■ **YOUR GOAL**
Which lines run from the first one up to and including the one with "# from that"? Print exactly those.
::::::
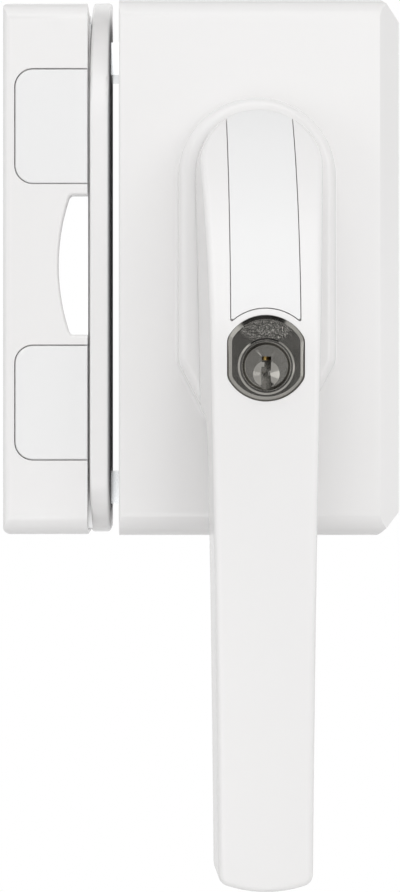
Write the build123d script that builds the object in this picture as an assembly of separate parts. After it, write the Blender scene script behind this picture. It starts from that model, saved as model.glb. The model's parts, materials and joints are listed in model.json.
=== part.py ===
from build123d import *
from math import atan, cos, pi, radians, sin, sqrt, tan
import os

# Surface window lock: a lock case with a lever handle and a key cylinder, and the keeper beside it.
# Millimetres. X runs along the window face, with the keeper at -X. Z is up. The window is at +Y and
# the room at -Y. The origin is where the handle's axis meets the mounting plane. Depths are measured
# from that plane towards the room, so a depth of 10 is Y = -10.

# Heights that the case and the keeper share, the gaps used throughout, and how far a cutting shape
# reaches past the face that it cuts
body_top = 44.2
body_bottom = -84.0
running_gap = 0.05
seat_gap = 0.25
fit_gap = 0.1
reach_past = 5.0

# Lock case
case_left = -32.2
case_right = 34.6
case_depth = 32.0
case_wall = 2.5
case_end_round = 6.0
case_bevel_width = 5.2
case_bevel_depth = 4.6
case_corner_cut_x = 5.2
case_corner_cut_z = 5.6
case_edge_round = 0.8

# Raised seat that the handle turns on
seat_radius = 18.2
seat_height = 8.0
seat_side_end = -43.0
seat_foot_end = -56.0
seat_foot_half = 11.4
seat_foot_corner = 4.0
seat_edge_round = 2.2
seat_blend = 1.2

# Base plate of the lock
base_thickness = 3.2
base_gap = 0.2
sash_screw_pitch = 43.0
sash_screw_hole = 5.3
sash_screw_head = 9.6
lug_thickness = 3.0
lug_height = 10.0
lug_reach = 13.0
lug_places = (8.0, -48.0)
case_screw_size = 4.0
case_screw_head = 7.0
case_screw_length = 5.0
case_screw_key = 2.5
case_screw_key_depth = 1.5

# Rack drive
gear_module = 1.0
gear_teeth = 14
pressure_angle = 20.0
backlash = 0.16
handle_range = 180.0
layer_gap = 0.3
carriage_thickness = 3.0
carriage_left = -12.0
carriage_margin = 0.5
carriage_corner = 3.0
rack_thickness = 6.0
rack_back = 7.0
rack_right = 5.0
rack_left_margin = 4.5
pinion_journal = 10.6
spindle_size = 7.0
spindle_corner = 0.8
spindle_behind = 32.0
socket_gap = 0.05

# Bolts
bolt_thickness = 9.0
bolt_height = 8.0
bolt_centres = (33.0, -73.0)
bolt_reach = 10.7
bolt_tail = -6.0
bolt_nose = 2.5
guide_rim = 1.5
guide_flange = 1.0
rivet_size = 4.0
rivet_from_tail = (4.5, 15.0)

# Guide posts and the bearing plate that they carry
post_size = 5.0
post_places = ((-20.0, 22.0), (-20.0, -22.0), (4.0, 14.5), (4.0, -38.0))
bearing_thickness = 2.5
bearing_left = -25.0
bearing_right = 29.0
bearing_margin = 5.0
bearing_corner = 3.0
bearing_screw = 3.0
bearing_screw_head = 5.6
bearing_screw_head_height = 1.8
bearing_screw_head_round = 0.6
bearing_screw_bite = 5.0
bearing_screw_hole = 6.0

# Detent
detent_radius = 12.0
detent_thickness = 3.0
detent_notch = 1.0
detent_ball = 5.0
detent_wire = 0.8
detent_turns = 5
detent_spring_length = 7.4
detent_plug_length = 2.5
detent_holder_half = 4.2
detent_slot_width = 0.8
detent_slot_depth = 1.0

# Handle, seen from the front
handle_gap = 0.4
hub_radius = 14.4
side_lean_ratio = 1.53
foot_end = -56.0
grip_half_end = 11.75
handle_end = -158.3
handle_end_bow = 2.6
handle_end_round = 4.2
side_draft = 4.0

# Handle, seen from the side, with its depths measured from its back
grip_rise = 24.9
grip_thickness = 13.5
hub_top_thickness = 2.84
front_arc_end = -45.0
throat_radius = 8.0
front_edge_round = 1.3
back_edge_round = 3.0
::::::
■ **THE SOLUTION**
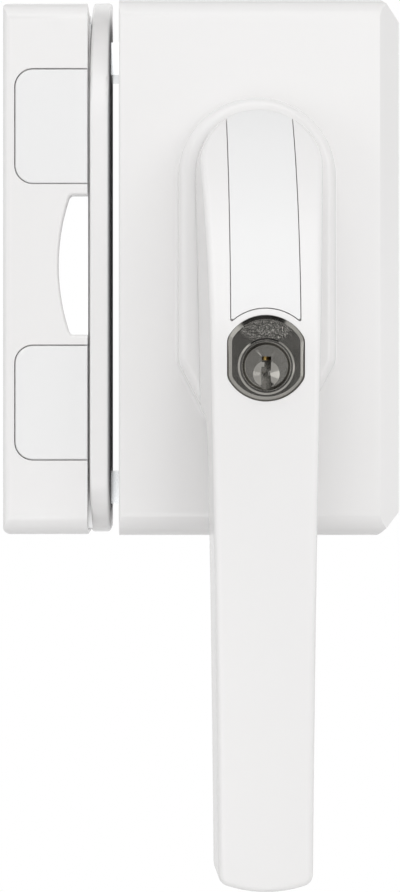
Write the build123d script that builds the object in this picture as an assembly of separate parts. After it, write the Blender scene script behind this picture. It starts from that model, saved as model.glb. The model's parts, materials and joints are listed in model.json.
=== part.py ===
from build123d import *
from math import atan, cos, pi, radians, sin, sqrt, tan
import os

# Surface window lock: a lock case with a lever handle and a key cylinder, and the keeper beside it.
# Millimetres. X runs along the window face, with the keeper at -X. Z is up. The window is at +Y and
# the room at -Y. The origin is where the handle's axis meets the mounting plane. Depths are measured
# from that plane towards the room, so a depth of 10 is Y = -10.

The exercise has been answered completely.